[Available records start]

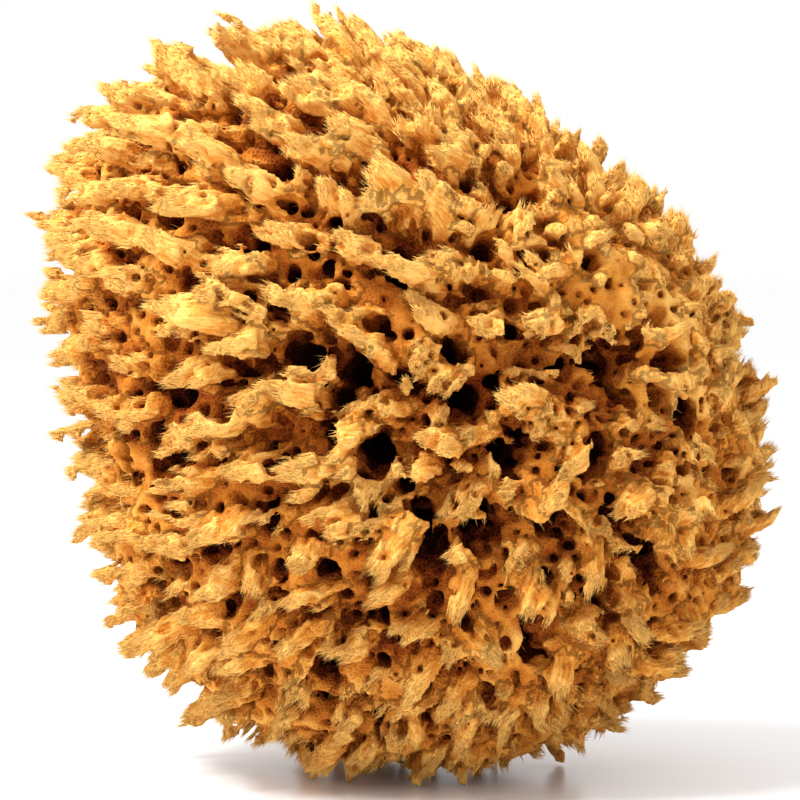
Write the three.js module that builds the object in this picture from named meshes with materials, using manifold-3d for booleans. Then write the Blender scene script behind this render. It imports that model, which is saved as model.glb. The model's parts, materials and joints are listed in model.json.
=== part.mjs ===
// A natural bath sponge, cleaned and dried: one grown piece of springy fibre, about a hand's span across.
// It stands on its lower rim, where its own weight has pressed the fronds flat, and its domed growth face looks
// along -Y. The back, where it was cut from the sea bed, is flatter. Lobes of fronds cover the whole surface, and
// the mouths of its main water canals (the oscula) sink between them.
// Millimetres, +Z up. The origin is at the middle of the footprint, on the surface that the sponge stands on.
import * as THREE from "three";
import { ImprovedNoise } from "three/addons/math/ImprovedNoise.js";
import { mergeVertices } from "three/addons/utils/BufferGeometryUtils.js";
import Module from "manifold-3d";

// Driving dimensions
const FRONT_DEPTH = 62; // from the heart of the sponge to the crown of its growth face
const BACK_DEPTH = 46; // from the heart to the cut back
const HEART_HEIGHT = 79; // the heart above the surface that the sponge stands on
const FULLNESS = 2.35; // 2 is an ellipsoid, and more makes the rim blunter
const DETAIL = 19; // subdivisions of the icosahedron

// Reach of the frond tips from the heart, seen from the front, at equal turns anticlockwise from +X.
const REACH = [80, 75, 69, 70, 77, 86, 91, 85, 76, 74, 79, 81, 83, 85, 86, 85];

// Lobes: groups of fronds, with grooves between them.
const LOBES = 250;
const LOBE_SPACING = 17;
const GROOVE_DEPTH = 6.5;
const LOBE_JITTER = 0.35; // share of the spacing that a lobe strays from the even spiral
const GOLDEN_TURN = Math.PI * (3 - Math.sqrt(5));

// Slow unevenness of the whole body.
const SWELL = 2.6;
const SWELL_SIZE = 34;

// Oscula: [right of the heart, above the heart, mouth radius, depth] on the growth face, then on the back.
const FRONT_OSCULA = [
  [3, 34, 5.0, 12],
  [-20, 12, 5.5, 13],
  [-6, -10, 5.5, 13],
  [16, -24, 6.0, 14],
  [49, 13, 5.5, 13],
  [29, -42, 5.5, 13],
  [51, -33, 5.0, 11],
  [-17, -53, 5.0, 10],
  [-30, -27, 4.5, 10],
  [28, 4, 4.5, 10],
];
const BACK_OSCULA = [
  [-34, 22, 5.5, 11],
  [6, 40, 5.0, 10],
  [2, -4, 6.0, 12],
  [36, 16, 5.0, 10],
  [-26, -30, 5.0, 10],
  [26, -34, 5.5, 11],
];

// The foot: the rim of fronds that the weight has pressed flat.
const FOOT_FADE = 16; // the lobes fade out over this height above the foot
const CUTTER = 400;

const noise = new ImprovedNoise();

// Smooth reach of the tips at any turn, wrapping round.
const turns = Float32Array.from({ length: REACH.length + 1 }, (_, i) => i);
const reaches = Float32Array.from({ length: REACH.length + 1 }, (_, i) => REACH[i % REACH.length]);
const outline = new THREE.CubicInterpolant(turns, reaches, 1, new Float32Array(1));
outline.settings = { endingStart: THREE.WrapAroundEnding, endingEnd: THREE.WrapAroundEnding };

function reachAt(angle) {
  const turn = THREE.MathUtils.euclideanModulo(angle / (2 * Math.PI), 1) * REACH.length;
  return outline.evaluate(turn)[0];
}

// Distance from the heart to the smooth envelope over the frond tips, along a unit direction.
function envelope(direction) {
  const across = Math.hypot(direction.x, direction.z);
  const reach = reachAt(Math.atan2(direction.z, direction.x));
  const depth = direction.y < 0 ? FRONT_DEPTH : BACK_DEPTH;
  const blunt = Math.pow(across / reach, FULLNESS) + Math.pow(Math.abs(direction.y) / depth, FULLNESS);
  return Math.pow(blunt, -1 / FULLNESS);
}

// Tips of the lobes on the envelope: an even spiral, pushed about by noise.
function lobeTips() {
  const tips = [];
  for (let i = 0; i < LOBES; i++) {
    const y = 1 - (2 * (i + 0.5)) / LOBES;
    const ring = Math.sqrt(1 - y * y);
    const turn = i * GOLDEN_TURN;
    const even = new THREE.Vector3(ring * Math.cos(turn), y, ring * Math.sin(turn));
    const tip = even.clone().multiplyScalar(envelope(even));
    const stray = new THREE.Vector3(
      noise.noise(i * 1.37, 0.5, 7.1),
      noise.noise(4.3, i * 1.37, 0.5),
      noise.noise(0.5, 9.7, i * 1.37),
    );
    tip.addScaledVector(stray, 2 * LOBE_JITTER * LOBE_SPACING);
    tips.push(tip);
  }
  return tips;
}

// A point on the growth face or the back, as seen square on.
function faceDirection(right, up, side) {
  const reach = reachAt(Math.atan2(up, right));
  const share = Math.min(Math.hypot(right, up) / reach, 0.98);
  const depth = side < 0 ? FRONT_DEPTH : BACK_DEPTH;
  const out = depth * Math.pow(1 - Math.pow(share, FULLNESS), 1 / FULLNESS);
  return new THREE.Vector3(right, side * out, up);
}

function mouths() {
  const front = FRONT_OSCULA.map(([x, z, radius, depth]) => ({ at: faceDirection(x, z, -1), radius, depth }));
  const back = BACK_OSCULA.map(([x, z, radius, depth]) => ({ at: faceDirection(x, z, 1), radius, depth }));
  return [...front, ...back];
}

const tips = lobeTips();
const oscula = mouths();

// The lobed surface along a unit direction.
function surface(direction) {
  const base = envelope(direction);
  const point = direction.clone().multiplyScalar(base);
  const nearest = Math.min(...tips.map((tip) => tip.distanceTo(point)));
  const groove = GROOVE_DEPTH * THREE.MathUtils.smoothstep(nearest, 0.2 * LOBE_SPACING, 0.75 * LOBE_SPACING);
  const swell = SWELL * noise.noise(point.x / SWELL_SIZE, point.y / SWELL_SIZE, point.z / SWELL_SIZE + 3);
  const sink = oscula.reduce((most, { at, radius, depth }) => {
    const off = at.distanceTo(point) / radius;
    return Math.max(most, depth * Math.exp(-0.5 * off * off));
  }, 0);
  const aboveFoot = THREE.MathUtils.smoothstep(point.z + HEART_HEIGHT, 0, FOOT_FADE);
  return base + swell * aboveFoot - Math.max(groove, sink) * aboveFoot;
}

function grownGeometry() {
  const ball = new THREE.IcosahedronGeometry(1, DETAIL);
  ball.deleteAttribute("normal");
  ball.deleteAttribute("uv");
  const geometry = mergeVertices(ball, 1e-5);
  const places = geometry.getAttribute("position");
  for (let i = 0; i < places.count; i++) {
    const direction = new THREE.Vector3().fromBufferAttribute(places, i).normalize();
    const point = direction.clone().multiplyScalar(surface(direction));
    places.setXYZ(i, point.x, point.y, point.z + HEART_HEIGHT);
  }
  return geometry;
}

// Closed solids, so that the foot can be cut flat.
const wasm = await Module();
wasm.setup();

function solidOf(geometry) {
  return new wasm.Manifold(
    new wasm.Mesh({
      numProp: 3,
      vertProperties: new Float32Array(geometry.getAttribute("position").array),
      triVerts: new Uint32Array(geometry.index.array),
    }),
  );
}

function geometryOf(solid) {
  const mesh = solid.getMesh();
  return new THREE.BufferGeometry()
    .setAttribute("position", new THREE.BufferAttribute(mesh.vertProperties, 3))
    .setIndex(new THREE.BufferAttribute(mesh.triVerts, 1));
}

function floorCutter() {
  const box = new THREE.BoxGeometry(CUTTER, CUTTER, CUTTER).translate(0, 0, -CUTTER / 2);
  box.deleteAttribute("normal");
  box.deleteAttribute("uv");
  return mergeVertices(box);
}

// The whole sponge, standing on its cut-flat foot with the footprint's box centred on the origin.
function spongeGeometry() {
  const standing = geometryOf(solidOf(grownGeometry()).subtract(solidOf(floorCutter())));
  standing.computeBoundingBox();
  const middle = standing.boundingBox.getCenter(new THREE.Vector3());
  standing.translate(-middle.x, -middle.y, -standing.boundingBox.min.z);
  return standing;
}

const spongin = new THREE.MeshStandardMaterial({
  name: "spongin",
  color: new THREE.Color(0.8, 0.47, 0.13),
  roughness: 0.95,
  metalness: 0,
});

const sponge = new THREE.Mesh(spongeGeometry(), spongin);
sponge.name = "sponge";

const part = new THREE.Group();
part.name = "sea_sponge";
part.add(sponge);

export default part;
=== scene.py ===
# %% [markdown]
# # A sea sponge
# A bath sponge is the cleaned, dried skeleton of an animal: one springy mass of brown fibre. Fronds stand
# all over it, combed the way that they grew, and frayed at their tips. Wide canals and thousands of small
# pores run in between them. This lesson grows that body on a grid of voxels, covers it with real strands of
# fibre, and gives it one honey-coloured finish.
#
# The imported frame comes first. It holds the plain solid that this sponge has to fit, in metres, with +Z up.

# %% Load the frame
import json
import math

import bmesh
import bpy
import numpy as np
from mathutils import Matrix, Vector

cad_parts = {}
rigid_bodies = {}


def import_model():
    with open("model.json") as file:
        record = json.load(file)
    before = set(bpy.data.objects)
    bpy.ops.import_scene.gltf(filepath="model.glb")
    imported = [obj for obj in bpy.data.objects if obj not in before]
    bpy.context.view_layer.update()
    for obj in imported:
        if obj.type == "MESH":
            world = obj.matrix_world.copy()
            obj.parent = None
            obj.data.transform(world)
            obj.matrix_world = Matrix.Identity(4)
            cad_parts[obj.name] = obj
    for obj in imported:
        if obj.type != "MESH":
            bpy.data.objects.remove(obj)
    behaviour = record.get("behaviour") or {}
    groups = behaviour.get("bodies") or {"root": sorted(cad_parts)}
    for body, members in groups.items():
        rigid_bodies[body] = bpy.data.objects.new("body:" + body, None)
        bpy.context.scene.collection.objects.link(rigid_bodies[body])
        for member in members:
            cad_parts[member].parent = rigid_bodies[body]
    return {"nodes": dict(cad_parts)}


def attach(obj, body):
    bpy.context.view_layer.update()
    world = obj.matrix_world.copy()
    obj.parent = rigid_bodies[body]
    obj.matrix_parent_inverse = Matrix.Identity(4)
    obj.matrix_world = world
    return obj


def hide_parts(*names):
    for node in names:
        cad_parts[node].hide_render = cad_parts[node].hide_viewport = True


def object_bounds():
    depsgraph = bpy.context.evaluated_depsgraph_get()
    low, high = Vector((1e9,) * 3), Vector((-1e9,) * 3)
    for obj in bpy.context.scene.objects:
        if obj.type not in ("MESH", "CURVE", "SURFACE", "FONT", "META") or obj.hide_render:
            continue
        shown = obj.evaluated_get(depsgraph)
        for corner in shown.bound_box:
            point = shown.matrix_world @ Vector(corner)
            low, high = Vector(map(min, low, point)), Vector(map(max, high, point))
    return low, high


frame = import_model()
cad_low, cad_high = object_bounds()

import openvdb
from mathutils import Vector
from mathutils.bvhtree import BVHTree

MM = 0.001
LOW = np.array(cad_low)
SIZE = np.array(cad_high) - LOW
print("CAD box in mm:", (SIZE / MM).round(1))

# %% [markdown]
# ## The envelope over the frond tips
# The sponge grew outwards from one place near its middle, so every point of its outer surface can be seen
# from there. A table of distances from that heart, one for each direction, holds the whole outer shape. It
# could be written as a formula, but the frame already has the shape, so rays from the heart measure it.
# Taking the furthest of the near distances and then their mean leaves the outline over the tips, without
# the grooves.

# %% Measure the reach in every direction
HEART = LOW + SIZE * np.array([0.5, 0.57, 0.5])
ROWS, TURNS = 90, 180  # from pole to pole, and round


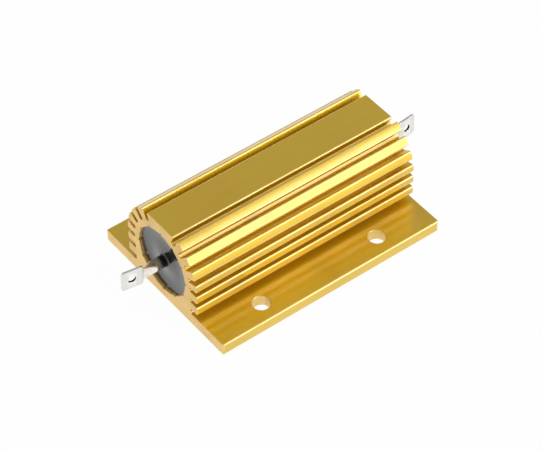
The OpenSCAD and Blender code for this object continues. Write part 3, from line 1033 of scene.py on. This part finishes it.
class RESISTOR_OT_stage(bpy.types.Operator):
    """Lay the pale floor, and set the light and the camera"""

    bl_idname = "resistor.stage"
    bl_label = "Stage"

    def execute(self, context):
        s = context.scene.resistor_stage
        self.floor(s)
        self.surround(context, s)
        self.key_lamp(s)
        self.camera(context, s)
        context.scene.view_settings.view_transform = "Standard"
        return {"FINISHED"}

    def floor(self, s):
        mesh = bpy.data.meshes.new("floor")
        reach = 3.0
        below = 0.02 * MM  # keeps the floor off the mounting face
        corners = [(-reach, -reach, 0), (reach, -reach, 0), (reach, reach, 0), (-reach, reach, 0)]
        mesh.from_pydata(corners, [], [(0, 1, 2, 3)])
        floor = add_object("floor", mesh)
        floor.location.z = CAD_BOX[0].z - below
        material = bpy.data.materials.new("pale_floor")
        material.use_nodes = True
        tree = Nodes(material.node_tree)
        paint = tree.first("BSDF_PRINCIPLED")
        paint.inputs["Base Color"].default_value = (*s.floor_colour, 1)
        paint.inputs["Roughness"].default_value = 0.9
        path = tree.add("LightPath").outputs
        seen = tree.maths("MAXIMUM", path["Is Camera Ray"], path["Is Glossy Ray"])
        white = tree.add("Emission", Strength=1.0)
        tree.either(tree.times(seen, s.floor_white), paint, white, tree.first("OUTPUT_MATERIAL"))
        mesh.materials.append(material)

    def surround(self, context, s):
        """A pale surround that is dimmer high up on the far side. The camera sees it plain white."""
        world = bpy.data.worlds.new("surround")
        context.scene.world = world
        world.use_nodes = True
        tree = Nodes(world.node_tree)
        tree.nodes.clear()
        way = tree.add("TexCoord").outputs["Generated"]

        def towards(direction, start, end):
            dot = tree.add("VectorMath")
            dot.operation = "DOT_PRODUCT"
            tree.join(way, dot.inputs[0])
            tree.join(Vector(direction).normalized(), dot.inputs[1])
            return tree.between(dot.outputs["Value"], start, end)

        overhead, far_side = (0, 0, 1), (0.41, 0.56, 0.72)
        colour = tree.blend(towards(overhead, 0.15, 0.85), (1.0, 1.0, 1.0), (0.88, 0.88, 0.88))
        colour = tree.blend(towards(far_side, 0.76, 0.97), colour, (1 - s.back_shade,) * 3)
        light = tree.add("Background", Color=colour, Strength=s.surround)
        white = tree.add("Background", Strength=1.0)
        path = tree.add("LightPath").outputs
        tree.either(path["Is Camera Ray"], light, white, tree.add("OutputWorld"))

    def key_lamp(self, s):
        """A tall soft lamp in front, leaning over towards the right."""
        foot, head = (
            s.key_distance * Vector((math.sin(a) * math.cos(e), -math.cos(a) * math.cos(e), math.sin(e)))
            for a, e in ((s.key_foot_azimuth, s.key_foot_elevation), (s.key_head_azimuth, s.key_head_elevation))
        )
        middle = (foot + head) / 2
        z, y = middle.normalized(), (head - foot).normalized()
        data = bpy.data.lights.new("key_lamp", "AREA")
        data.shape = "RECTANGLE"
        data.size = s.key_width
        data.size_y = (head - foot).length
        data.energy = s.key_power
        lamp = add_object("key_lamp", data)
        matrix = Matrix((y.cross(z), y, z)).transposed().to_4x4()
        matrix.translation = middle
        lamp.matrix_world = matrix

    def camera(self, context, s):
        a, e = s.azimuth, s.elevation
        back = Vector((math.sin(a) * math.cos(e), -math.cos(a) * math.cos(e), math.sin(e)))
        level = Vector((0, 0, 1)).cross(back).normalized()
        up = back.cross(level)
        x = math.cos(s.roll) * level + math.sin(s.roll) * up
        y = math.cos(s.roll) * up - math.sin(s.roll) * level
        data = bpy.data.cameras.new("camera")
        data.lens = s.lens
        data.sensor_width = 36
        data.clip_start = 0.01
        camera = add_object("camera", data)
        matrix = Matrix((x, y, back)).transposed().to_4x4()
        matrix.translation = x * s.side + y * s.rise + back * s.distance
        camera.matrix_world = matrix
        context.scene.camera = camera


# ---- panel and registration

STEPS = (
    RESISTOR_OT_housing,
    RESISTOR_OT_moulding,
    RESISTOR_OT_terminals,
    RESISTOR_OT_inner_parts,
    RESISTOR_OT_stage,
)

SETTINGS = {
    "resistor_housing": HousingSettings,
    "resistor_moulding": MouldingSettings,
    "resistor_terminals": TerminalSettings,
    "resistor_inner": InnerSettings,
    "resistor_stage": StageSettings,
}


class RESISTOR_PT_panel(bpy.types.Panel):
    """The steps that build the resistor, and the sizes and colours that they use"""

    bl_idname = "RESISTOR_PT_panel"
    bl_label = "Resistor"
    bl_space_type = "VIEW_3D"
    bl_region_type = "UI"
    bl_category = "Resistor"

    def draw(self, context):
        for step, settings_name in zip(STEPS, SETTINGS):
            box = self.layout.box()
            box.operator(step.bl_idname)
            settings = getattr(context.scene, settings_name)
            for name in settings.bl_rna.properties.keys():
                if name not in ("rna_type", "name"):
                    box.prop(settings, name)


def register():
    for name, settings in SETTINGS.items():
        bpy.utils.register_class(settings)
        setattr(bpy.types.Scene, name, bpy.props.PointerProperty(type=settings))
    for cls in (*STEPS, RESISTOR_PT_panel):
        bpy.utils.register_class(cls)


def unregister():
    for cls in (RESISTOR_PT_panel, *reversed(STEPS)):
        bpy.utils.unregister_class(cls)
    for name, settings in reversed(SETTINGS.items()):
        delattr(bpy.types.Scene, name)
        bpy.utils.unregister_class(settings)


def main():
    register()
    bpy.ops.resistor.housing()
    bpy.ops.resistor.moulding()
    bpy.ops.resistor.terminals()
    bpy.ops.resistor.inner_parts()
    bpy.ops.resistor.stage()


if __name__ == "__main__":
    main()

[Available records end]

What you have to do: Using the data above, transcribe the lines that run from the line with "const spongin = new" to the line with "record = json.load(file)", both ends kept, and output nothing else.

Correct output:
const spongin = new THREE.MeshStandardMaterial({
  name: "spongin",
  color: new THREE.Color(0.8, 0.47, 0.13),
  roughness: 0.95,
  metalness: 0,
});

const sponge = new THREE.Mesh(spongeGeometry(), spongin);
sponge.name = "sponge";

const part = new THREE.Group();
part.name = "sea_sponge";
part.add(sponge);

export default part;
=== scene.py ===
# %% [markdown]
# # A sea sponge
# A bath sponge is the cleaned, dried skeleton of an animal: one springy mass of brown fibre. Fronds stand
# all over it, combed the way that they grew, and frayed at their tips. Wide canals and thousands of small
# pores run in between them. This lesson grows that body on a grid of voxels, covers it with real strands of
# fibre, and gives it one honey-coloured finish.
#
# The imported frame comes first. It holds the plain solid that this sponge has to fit, in metres, with +Z up.

# %% Load the frame
import json
import math

import bmesh
import bpy
import numpy as np
from mathutils import Matrix, Vector

cad_parts = {}
rigid_bodies = {}


def import_model():
    with open("model.json") as file:
        record = json.load(file)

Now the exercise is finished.